Санитарка решает оставить их в покое, видя, как постепенно зеленеет юноша, а Маркус, наконец-то оказавшись хоть в какой-то определенности, вспоминает что не позвонил матери.
Конечно, мама испугана до чертиков, сначала вообще не слышит, что он в порядке, спрашивает лишь, в какую больницу его определили, но, постепенно успокаивается, и понимает, что все совсем не так, как в прошлый раз.
Она приезжает за час, а с ней Роберт. Елизавета Александровна, жуя губы, погладила Сашу по щеке, потом крепко-крепко обняла сына, велев быть сильным и, извинившись, ушла решать вопрос перевода Журавлева в другую больницу.

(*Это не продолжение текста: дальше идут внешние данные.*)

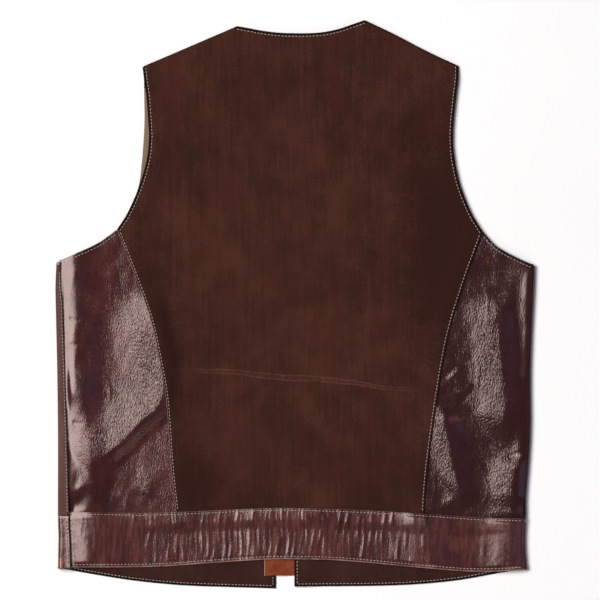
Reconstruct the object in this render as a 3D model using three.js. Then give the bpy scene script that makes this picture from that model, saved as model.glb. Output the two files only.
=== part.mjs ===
// A leather vest laid flat on its fronts with its back up, in millimetres. +X runs to the wearer's right,
// +Y to the neck and +Z up. The origin is on the surface under the middle of the vest.
import * as THREE from "three";

// Leather and cloth thicknesses, and the gap between pieces that are sewn or lie together
const FRONT = 1.3;
const BACK = 1.3;
const SIDE = 1.2;
const BAND = 1.5;
const TAB = 1.6;
const LINING = 1.0;
const GAP = 0.3;

// The side folds, where the fronts turn up round the edge of the vest
const FOLD_RADIUS = 4.0;
const FOLD_STEPS = 6;
const RIGHT_FRONT_TURN = THREE.MathUtils.degToRad(115);
const SIDE_BACK_TURN = THREE.MathUtils.degToRad(95);
const SIDE_BACK_RADIUS = FOLD_RADIUS - FRONT - GAP;
const LEAST_STRIP = 1.5;

// How far one piece reaches under the next at a lapped seam, and where the upper one has come down
const LAP = 9;
const LAP_END = 11;
const LAP_SLOPE_END = 25;
const BAND_LAP = 9;
const BAND_STEP = { from: -5, to: -1 };
const BAND_SETTLE = { from: 11, to: 24 };

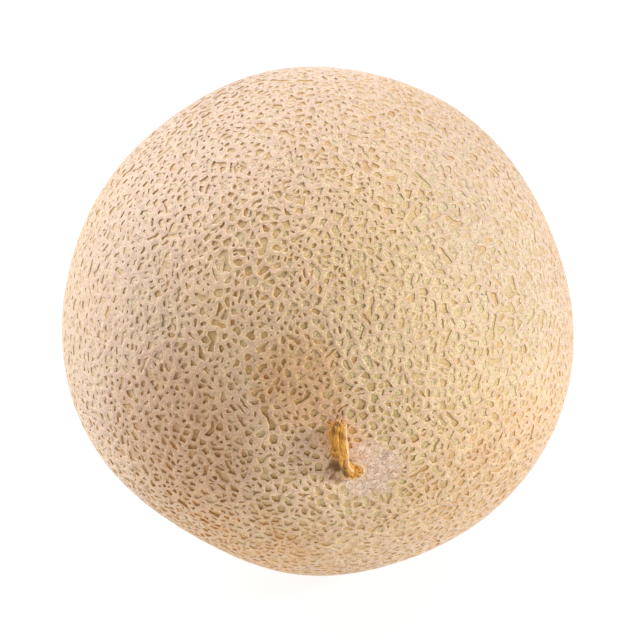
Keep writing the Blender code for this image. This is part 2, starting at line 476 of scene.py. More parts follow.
def ordered_cells(seeds, random):
    """The corners of every cell, in order round its middle, and what each corner draws in to.

    A face of the hull is a corner of the cells of all its points. A pair's two cells share
    two corners, whose middle sees the whole pair, so the angle round that middle puts the
    corners of a pair in order too. A corner draws in to the middle of its own half of the
    pair, and the two shared ones draw in to the pair's waist.
    """
    faces, edges = hull_of(seeds)
    a, b, c = seeds[faces].transpose(1, 0, 2)
    corners = unit(unit(np.cross(b - a, c - a)) + unit(a + b + c))
    points, faces = faces.ravel(), np.repeat(np.arange(len(corners)), 3)
    halves = mean_by(points, len(seeds), corners[faces])
    owner = np.arange(len(seeds))
    pairs = joined_pairs(edges, len(seeds), random)
    owner[pairs[:, 1]] = pairs[:, 0]
    keys = owner[points].astype(np.int64) * len(corners) + faces
    keys, first, times = np.unique(keys, return_index=True, return_counts=True)
    cells, cell = np.unique(keys // len(corners), return_inverse=True)
    corner = keys % len(corners)
    waist = times > 1
    joined = np.zeros(len(cells), bool)
    joined[cell[waist]] = True
    weight = np.where(joined[cell], waist, 1.0)[:, None]
    middle = mean_by(cell, len(cells), corners[corner], weight)
    aim = np.where(waist[:, None], middle[cell], halves[points[first]])
    side = unit(np.cross(middle, SIDEWAYS))
    up = np.cross(middle, side)
    way = corners[corner]
    angle = np.arctan2((way * up[cell]).sum(1), (way * side[cell]).sum(1))
    order = np.lexsort((angle, cell))
    return corners, middle, cell[order], corner[order], aim[order], waist[order]


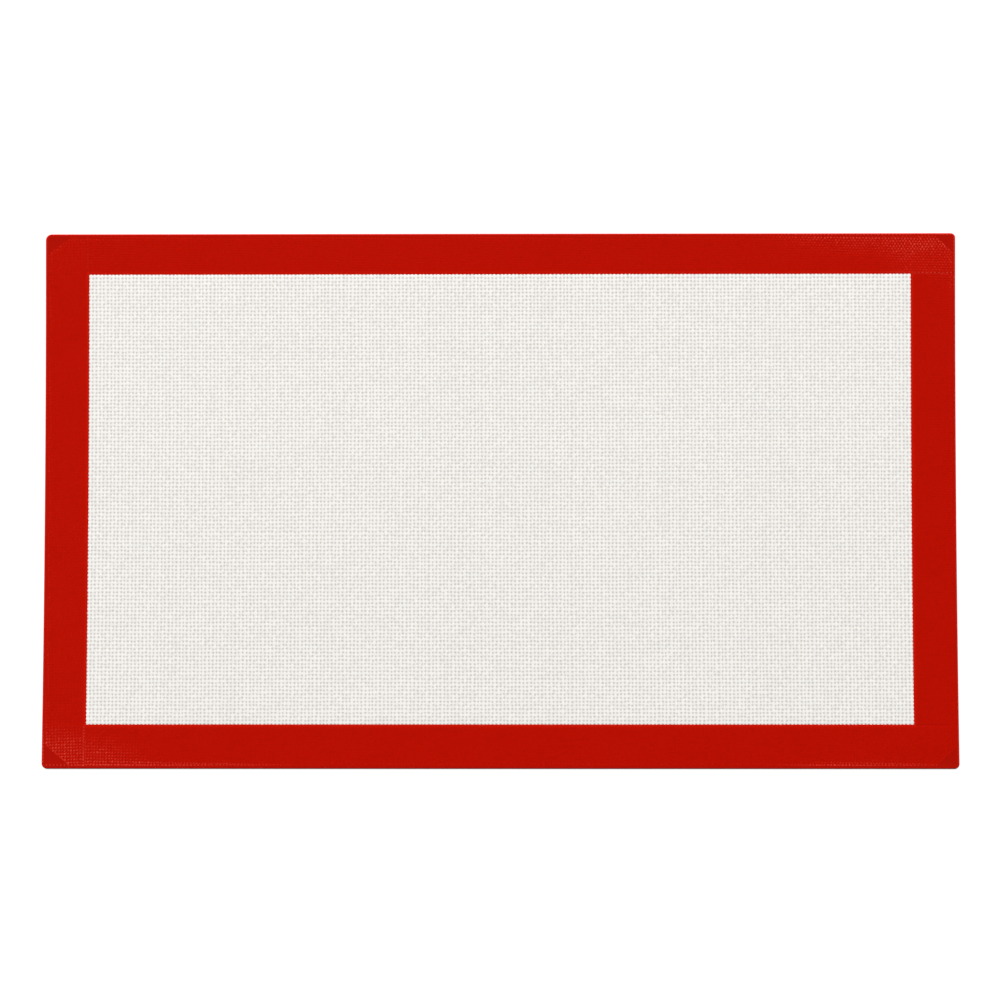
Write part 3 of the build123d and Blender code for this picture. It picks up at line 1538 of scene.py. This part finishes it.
    def nub_rows(self) -> list[tuple[Point, Point, float, float, bool]]:
        """Rows of nubs: beside the seams where this strip lies on top, along the clips and the rim.

        Returns:
            Start, end, spacing and share of each row, and whether the share is of the bold print.
        """
        lay, seam, inset = self.layout, self.seams(), self.nub_inset
        across, along = self.nub_pitch_across, self.nub_pitch_along
        back_left, front_left, back_right = self.seam_nubs
        rows = []
        if self.side is Side.LEFT:
            x = seam["back_left"] - inset
            rows.append(((x, lay.window_back), (x, lay.back), across, back_left, False))
            x = seam["front_left"] - self.front_left_nub_inset
            rows.append(((x, lay.front), (x, lay.window_front), across, front_left, False))
        if self.side is Side.BACK:
            y = seam["back_right"] + inset
            rows.append(((lay.window_right, y), (lay.right, y), along, back_right, False))
        cut = lay.cloth().corners(inset)
        for number in range(0, len(cut), 2):
            rows.append((cut[number - 1], cut[number], across, self.clip_nub_share, True))
        rim = self.rim_nub_inset
        left, right, back = lay.left + rim, lay.right - rim, lay.back - rim
        front = lay.front + self.front_nub_inset
        corners = ((left, front), (right, front), (right, back), (left, back))
        for start, end in zip(corners, corners[1:] + corners[:1]):
            rows.append((start, end, self.rim_nub_pitch, self.rim_nub_share, True))
        return rows

    @cached_property
    def nubs(self) -> list[tuple[float, float, float]]:
        """The nubs of this strip, which stand out where its print is bold.

        Returns:
            x, y and strength of each.
        """
        draw = np.random.default_rng(self.nub_seed)
        found = []
        for start, end, pitch, share, of_bold in self.nub_rows():
            if self.face is Face.LOWER:
                continue
            parts = round(math.dist(start, end) / pitch)
            run = np.arange(1, parts) / parts
            x, y = (a + (b - a) * run for a, b in zip(start, end))
            strength = share * (self.bold(x, y) if of_bold else np.ones_like(x))
            strength = np.minimum(strength * draw.uniform(*self.nub_spread, len(run)), 1.0)
            held = self.within(x, y, self.nub_radius) & ~self.covered(x, y)
            held &= (self.seam_distance(x, y) > self.nub_radius) & (strength > self.least_nub)
            found += zip(x[held].tolist(), y[held].tolist(), strength[held].tolist())
        return found

    def nub_shape(self, x: Array, y: Array) -> Array:
        """Shape of the nubs, from 0 beyond them to each one's strength at its centre.

        Args:
            x: places along the mat.
            y: places across it.

        Returns:
            The shape at each place.
        """
        shape = np.zeros_like(x)
        for nub_x, nub_y, strength in self.nubs:
            away = ((x - nub_x) ** 2 + (y - nub_y) ** 2) / self.nub_radius**2
            shape = shape + strength * np.maximum(1.0 - away, 0.0) ** 2
        return shape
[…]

–Что ты здесь делаешь? – Проводив маму взглядом, Марк смотрит на младшего брата, совсем не добро, напоминая о своих обещаниях, а тот пятится, поднимая руки как под прицелом.
–Я был с мамой, когда ты позвонил, успокойся, чувак. Я хочу помочь. – Дождавшись, пока брат сменил гнев на безразличие, Роберт продолжил: – у нас на полигоне есть парень без ноги. У него протез, и он на нем бегает быстрее чем я, и номер его врача я уже спросил. Возможно, скорее всего, Саше не придется ходить с костылями.
Маркус слушает его, а внутри теплится надежда, что так и будет, что все будет, пусть не хорошо, но хотя бы терпимо. Он и близко не знал, как Саша отреагирует на потерю ноги, с его-то любовью к саморазрушению...
–У меня нет столько денег. – Марк качает головой из стороны в сторону и пожимает плечами.
–Я вложусь. Если и моих не хватит, то попросим маму. Деньги не проблема, Марк. – Твердо говорит Роберт, подходя к брату ближе и сжимая его плечо в ладони. – Все получится, не отчаивайся раньше времени.
Он смотрит на Сашу, неуверенно и совсем украдкой касается его руки, и направляется в сторону выхода, говоря:
–Пойду кровь для него сдам, – и, махнув рукой, скрылся в коридоре государственной больницы. Марк благодарен ему за кровь, ведь его не берут, нельзя.
К вечеру мама сообщает что, когда Саша очнется, его обязательно переведут, но пока что этого делать нельзя. Марк спрашивает у нее как ухаживать за чертовым цветком, который так любил Журавлев, и не мог реанимировать, а потом, ее и Роберта, отпускает домой, поблагодарив.
Маркус остается с Сашей на всю ночь. Медсестры быстро оформили его как сиделку, и сбросили на него всю палату, останавливать капельницы, отвозить больных на креслах в туалеты, отвозить их на перевязки, носить им еду... Марку было не сложно, и так время хоть сколько-то бежало.
Саша очнулся посреди ночи. Задремавший на табуретке, головой на краю койки, Марк сразу это понял, ведь парень крупно вздрогнул, а потом сдавленно застонал.
–Тише-тише, я здесь, ты в больнице, сейчас ночь, – юноша, еще сам толком не проснувшийся, подскочил и прижался своим лбом ко лбу любимого, держа его лицо в ладонях и шепча в губы, чтобы никого рядом не побеспокоить. – Все хорошо, родной, все хорошо.